Updated: Feb 8
Roughly 18 months ago, I was driving a regular client back from San Diego airport. We were traveling in the middle lane when suddenly we realized we were the first people to come upon a horrific accident involving 3 cars and a motorcycle far removed from the man who once rode it. My client, a Marine Veteran, said “Pull over Jackie, I have to help this guy” as he grasped the inner door handle. I did think he was going to jump out in the middle of the freeway.
Nervously, I began to pull over to the right shoulder. Here we are in the middle of a 6 lane Interstate and I start turning the wheel toward the right as he firmly said “No, drive TO the accident!” He anxiously held onto the door handle ready to jump out of the car to help the motorcycle accident victim. First responders and military personnel run toward emergencies while people like me pull away from emergencies to call for help!
I weaved through wreckage, 3 cars, 3 people walking around in shock taking pictures but unharmed, a motorcycle, another car that had stopped, and a body splayed on the freeway, eventually parking in the car pool lane in front of the other car.
I felt like a fool keeping the car running so I turned it off and cracked the windows. The other gentleman who I pulled in front of also turned out to be a Marine Veteran.
The critically injured man next to my car was in shock...I heard nothing from him initially.
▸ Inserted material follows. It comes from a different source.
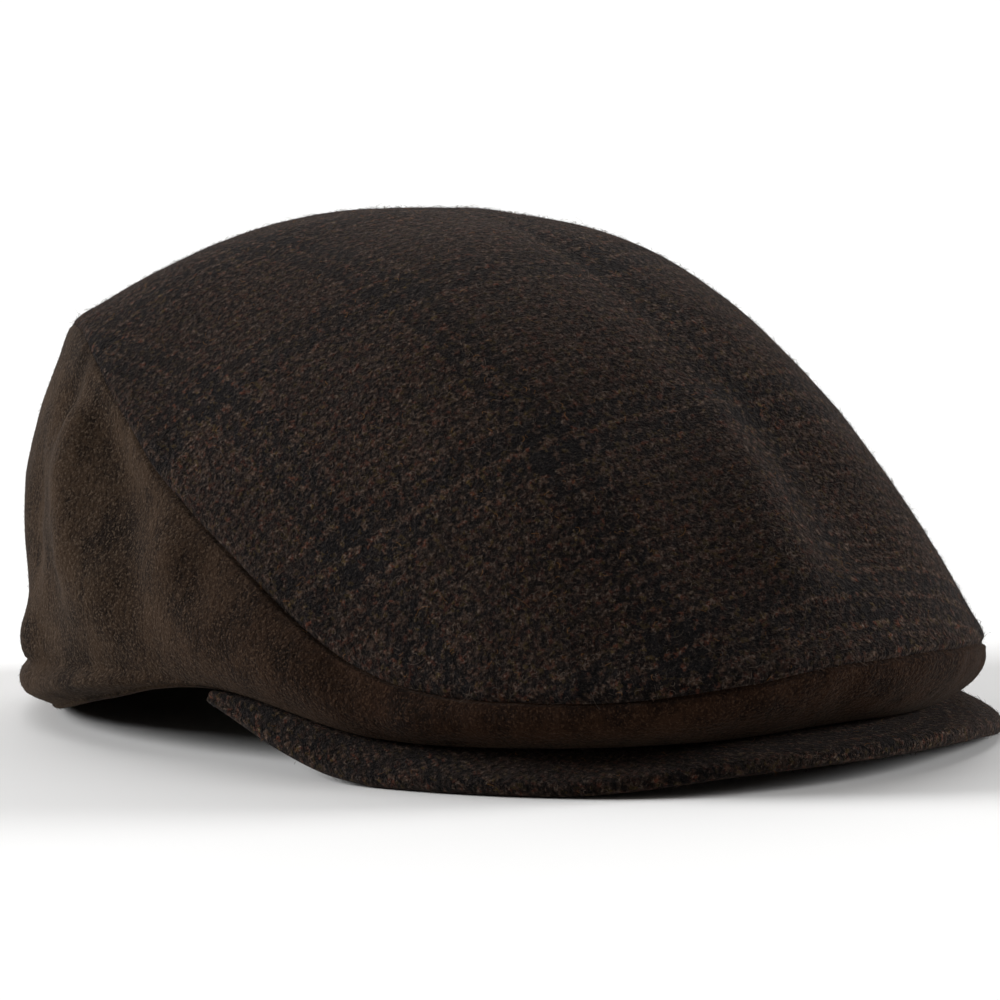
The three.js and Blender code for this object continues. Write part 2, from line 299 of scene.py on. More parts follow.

What I did hear were these two Marines triaging a horrific scene (even taking a verbal accident report) while we all waited for the emergency vehicles to arrive.
Quickly assessing that the man on the ground was in trouble and that the other 3 drivers were ok, they began pulling him out of shock by introducing themselves as Marines, talking about the present, and reassuring him that more help was on the way. My client was even able to get the victim’s cell phone out and call his wife to let her know what had happened and that he was ok. Once he was pulled out of shock, the wailing began....we believe he had broken his legs and even his back.
I sat there feeling helpless, so I closed my eyes and started praying as the “Looky-Lous” on the southbound 5 came to a crawl to see what had happened. I always try to examine situations and find my purpose in them whenever possible.
Momentarily, I felt useless and terrified, but after breathing and praying, I knew we were there at that exact time to save this man’s life, provide him comfort, and shield him from view.
On this and every Veteran’s Day, thank you for your lifelong service protecting and serving the American people-whenever and wherever. I would also like to thank our nation’s police, fire, EMTs, hospital workers, and all frontline workers for your continued dedication during these dark times in our history.